Tanzania hosts over 280-thousand refugees and asylum seekers, mostly from the Democratic Republic of Congo and Burundi. The Furaha Primary School, located in Tanzania's north-western Kigoma district, hosts about 200 students. Many of them are refugees from Burundi, Tanzania's neighbor.
EUPHRASIE HAFASHIMANA STUDENT "Look over there, there are not enough chairs. They need to add more chairs over there, as well as over there so that students don't have to sit on the ground because there are no chairs so that they don't get their clothes dirty."
Classes here are held out in the open. There aren't enough benches and blackboards so teachers have to improvise. There are only 193 permanent classrooms for about 9,600 children in three camps. Many children learn in flimsy tents that collapse in the wind and bake in the midday sun. As a result, some students have to drop out to make money.

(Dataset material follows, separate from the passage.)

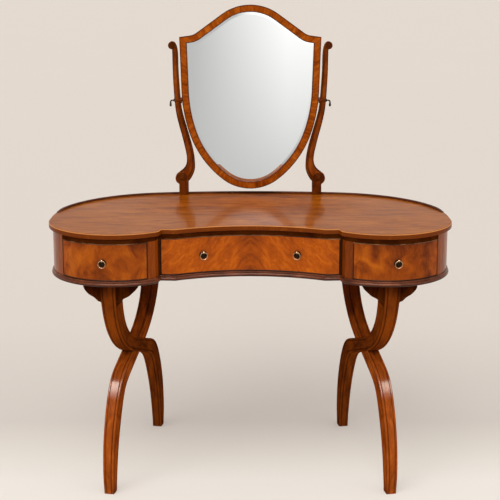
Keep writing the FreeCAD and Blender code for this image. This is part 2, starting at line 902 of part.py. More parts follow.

JAMES ONYANGO EDUCATION OFFICER, UN REFUGEE AGENCY "It is an environment where a child cannot properly learn. We need more money. Construction of the classroom pretty much translates to we need money to put the classrooms there."
Fleeing political violence at home, about 10,000 Burundians arrived in neighbouring Tanzania every month near the end of 2016, swelling three already overcrowded north-western camps.